March 27, 2023, by lzzre
Putting a New Paradigm into Practice
By Stephanie Coen, Associate Professor, School of Geography
If you had told me 5 years ago that I would be sitting around a table at the University of Nottingham with two academics I met on Twitter and four high-level practitioners within the UK’s elite sport system, I’m not sure I would have believed you! But this is exactly where I found myself on January 30th, 2023 for our knowledge exchange workshop “Applying a gendered environmental approach in women’s sport.”
The workshop brought together three academics – myself (Stephanie Coen), Sheree Bekker (University of Bath), and Joanne Parsons (University of Manitoba) – with four practitioners and leaders across Performance Innovation, Athlete Health and Physiology from the English Institute of Sport (Victoria Downie, Lucy Follett, Steve McCaig, and Richard Burden). The English Institute of Sport provides support services to British Olympic and Paralympic sports.
Our main goal for the day was to explore how a ‘gendered environmental approach’ (developed by Joanne, Sheree, and myself) could benefit UK Olympic and Paralympic sport. A gendered environmental approach seeks to ‘flip the script’ on the dominant sports injury paradigm which takes injury risk as a ‘biological fact’ of female bodies, and instead looks to the gendered conditions of sport (social norms, practices, relations, resources) that may function to place girls’/women’s bodies ‘at risk’.
Now, if that sounds complex, it’s because it is. Which is why we had diverse expertise in the room, from clinical to socio-cultural, aiming to foster knowledge exchange across practice and academia. Pushing against a paradigm is not easy, but we brought a shared sense of optimism and passion, as one participant put it, to “make a tangible impact in women’s sport and women and girls’ lives and health more broadly.”
Our work together benefitted immensely from the live scribing artistry of Laura Evans from Nifty Fox who was able to steer us toward achieving consensus and clarity on our collaborative goals and key messages. By the end of day, we identified opportunities to move new research and practice forward towards creating environments for all women athletes to thrive and fulfil their potential.

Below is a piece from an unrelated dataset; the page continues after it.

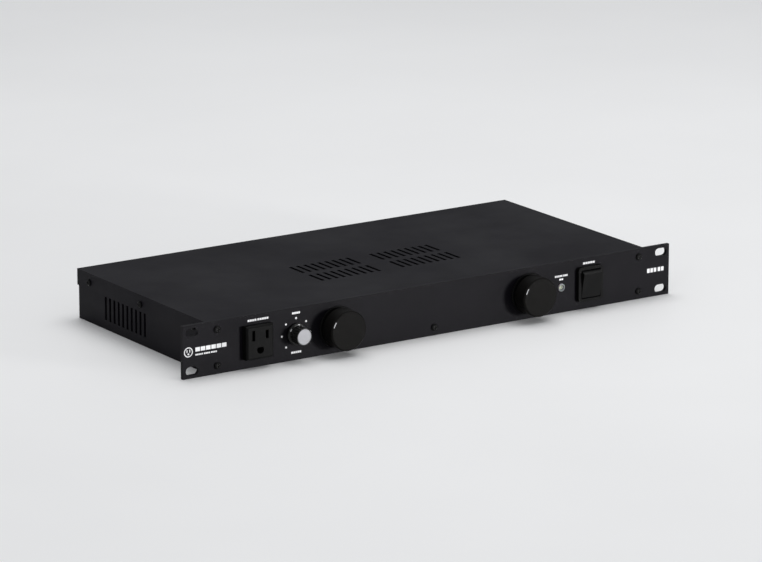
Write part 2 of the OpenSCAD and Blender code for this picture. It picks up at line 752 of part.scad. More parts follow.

When reflecting on one key thing taken away from the workshop, participants commented on “the possibilities to have impact on both the high performance system and the wider sporting community,” “enthusiasm for collaboration from the whole group,” “people in that room on Monday are strongly committed to making a change,” and that “reframing of the problem space is critical.” Most participants also said the first action point coming out of the workshop should be another meeting to tackle “what and the how” of our collaborative work. Stay tuned—we are just getting started!
This workshop was supported by funding from The University of Nottingham’s ESRC Impact Acceleration Account ES/T501992/1.